> _PROBLEM TO SOLVE_:
Return the lines from the line containing "bpy.context.scene.collection.objects.link(empty)" through the line containing "imported = [obj" exactly. No other line should appear in the answer.

> _SUPPLIED ENTRIES_:

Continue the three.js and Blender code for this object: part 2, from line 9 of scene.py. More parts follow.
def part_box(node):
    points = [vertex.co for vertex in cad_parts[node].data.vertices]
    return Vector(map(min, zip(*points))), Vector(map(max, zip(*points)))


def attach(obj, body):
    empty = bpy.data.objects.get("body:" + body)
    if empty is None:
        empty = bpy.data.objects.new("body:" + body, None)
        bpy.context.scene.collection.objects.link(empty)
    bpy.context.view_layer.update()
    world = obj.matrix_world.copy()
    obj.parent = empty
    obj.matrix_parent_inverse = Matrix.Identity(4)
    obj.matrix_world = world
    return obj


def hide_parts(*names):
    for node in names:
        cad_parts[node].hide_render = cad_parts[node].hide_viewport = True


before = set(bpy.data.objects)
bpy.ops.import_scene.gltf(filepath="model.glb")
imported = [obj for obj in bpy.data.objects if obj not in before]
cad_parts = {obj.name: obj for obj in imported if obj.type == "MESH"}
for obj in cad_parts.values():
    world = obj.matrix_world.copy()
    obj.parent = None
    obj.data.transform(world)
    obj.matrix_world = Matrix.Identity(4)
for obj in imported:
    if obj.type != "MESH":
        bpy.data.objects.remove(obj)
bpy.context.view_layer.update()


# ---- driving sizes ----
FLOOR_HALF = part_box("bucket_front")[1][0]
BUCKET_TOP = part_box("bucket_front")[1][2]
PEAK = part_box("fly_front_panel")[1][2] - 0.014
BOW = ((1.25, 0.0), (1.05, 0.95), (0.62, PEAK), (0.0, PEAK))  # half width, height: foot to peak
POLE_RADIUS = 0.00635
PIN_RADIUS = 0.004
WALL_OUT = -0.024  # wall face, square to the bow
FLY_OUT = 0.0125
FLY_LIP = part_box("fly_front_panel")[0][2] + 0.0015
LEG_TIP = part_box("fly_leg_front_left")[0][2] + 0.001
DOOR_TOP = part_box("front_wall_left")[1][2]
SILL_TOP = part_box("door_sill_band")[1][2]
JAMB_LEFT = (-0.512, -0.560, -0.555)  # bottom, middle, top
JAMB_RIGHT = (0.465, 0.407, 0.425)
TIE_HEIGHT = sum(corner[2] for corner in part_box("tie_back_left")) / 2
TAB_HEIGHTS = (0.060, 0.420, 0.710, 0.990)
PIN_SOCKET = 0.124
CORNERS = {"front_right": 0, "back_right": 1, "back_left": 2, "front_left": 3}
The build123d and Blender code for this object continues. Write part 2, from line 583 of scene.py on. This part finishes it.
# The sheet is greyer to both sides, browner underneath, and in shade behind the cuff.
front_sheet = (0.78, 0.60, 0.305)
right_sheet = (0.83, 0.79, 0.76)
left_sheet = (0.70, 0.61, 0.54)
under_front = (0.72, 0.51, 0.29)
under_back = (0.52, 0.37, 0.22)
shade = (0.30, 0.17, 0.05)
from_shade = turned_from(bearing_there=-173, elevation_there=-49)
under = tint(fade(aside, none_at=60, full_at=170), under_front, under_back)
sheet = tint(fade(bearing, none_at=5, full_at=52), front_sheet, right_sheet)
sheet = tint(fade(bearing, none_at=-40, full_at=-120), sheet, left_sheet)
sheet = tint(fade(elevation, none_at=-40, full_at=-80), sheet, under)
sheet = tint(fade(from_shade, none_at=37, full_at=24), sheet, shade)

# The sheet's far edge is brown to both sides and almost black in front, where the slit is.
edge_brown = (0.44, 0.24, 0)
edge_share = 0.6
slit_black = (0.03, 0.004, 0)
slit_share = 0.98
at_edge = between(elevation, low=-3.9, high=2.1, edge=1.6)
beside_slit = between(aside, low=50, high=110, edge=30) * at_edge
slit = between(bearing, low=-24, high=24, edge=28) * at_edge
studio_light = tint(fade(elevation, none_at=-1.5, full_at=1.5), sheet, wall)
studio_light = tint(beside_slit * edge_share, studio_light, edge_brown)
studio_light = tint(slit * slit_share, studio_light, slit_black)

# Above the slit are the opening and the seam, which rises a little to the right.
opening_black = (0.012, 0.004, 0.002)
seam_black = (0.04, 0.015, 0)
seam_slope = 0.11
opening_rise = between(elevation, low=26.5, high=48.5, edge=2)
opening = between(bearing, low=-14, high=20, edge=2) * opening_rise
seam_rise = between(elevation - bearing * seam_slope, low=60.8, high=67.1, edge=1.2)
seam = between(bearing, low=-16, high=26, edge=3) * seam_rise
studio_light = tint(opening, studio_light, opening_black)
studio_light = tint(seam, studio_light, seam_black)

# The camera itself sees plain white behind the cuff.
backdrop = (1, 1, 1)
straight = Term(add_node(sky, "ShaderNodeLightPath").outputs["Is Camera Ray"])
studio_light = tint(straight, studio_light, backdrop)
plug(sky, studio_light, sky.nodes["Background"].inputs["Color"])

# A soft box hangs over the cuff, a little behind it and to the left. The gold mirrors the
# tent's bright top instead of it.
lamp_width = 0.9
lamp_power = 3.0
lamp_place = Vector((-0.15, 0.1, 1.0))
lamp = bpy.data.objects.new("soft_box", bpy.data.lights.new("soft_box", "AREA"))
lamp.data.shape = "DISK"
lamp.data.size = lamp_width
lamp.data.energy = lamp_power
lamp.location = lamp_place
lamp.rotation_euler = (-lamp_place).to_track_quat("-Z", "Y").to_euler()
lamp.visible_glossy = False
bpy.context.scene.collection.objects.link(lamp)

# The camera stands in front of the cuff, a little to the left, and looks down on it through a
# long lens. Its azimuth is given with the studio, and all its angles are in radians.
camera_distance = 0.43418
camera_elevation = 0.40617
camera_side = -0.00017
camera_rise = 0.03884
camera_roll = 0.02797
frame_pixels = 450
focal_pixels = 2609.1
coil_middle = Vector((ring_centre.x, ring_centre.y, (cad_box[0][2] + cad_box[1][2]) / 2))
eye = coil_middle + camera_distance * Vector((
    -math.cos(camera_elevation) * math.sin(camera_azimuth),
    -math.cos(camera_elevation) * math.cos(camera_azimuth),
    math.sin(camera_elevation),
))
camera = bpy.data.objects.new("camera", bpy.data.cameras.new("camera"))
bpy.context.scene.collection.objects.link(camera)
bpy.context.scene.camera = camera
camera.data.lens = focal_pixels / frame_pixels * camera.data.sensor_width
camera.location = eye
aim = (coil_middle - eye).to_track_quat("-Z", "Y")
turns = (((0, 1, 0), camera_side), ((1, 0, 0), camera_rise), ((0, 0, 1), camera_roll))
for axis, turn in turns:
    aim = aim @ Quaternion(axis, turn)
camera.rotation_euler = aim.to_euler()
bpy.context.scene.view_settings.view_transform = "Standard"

> _CORRECT OUTPUT_:
        bpy.context.scene.collection.objects.link(empty)
    bpy.context.view_layer.update()
    world = obj.matrix_world.copy()
    obj.parent = empty
    obj.matrix_parent_inverse = Matrix.Identity(4)
    obj.matrix_world = world
    return obj


def hide_parts(*names):
    for node in names:
        cad_parts[node].hide_render = cad_parts[node].hide_viewport = True


before = set(bpy.data.objects)
bpy.ops.import_scene.gltf(filepath="model.glb")
imported = [obj for obj in bpy.data.objects if obj not in before]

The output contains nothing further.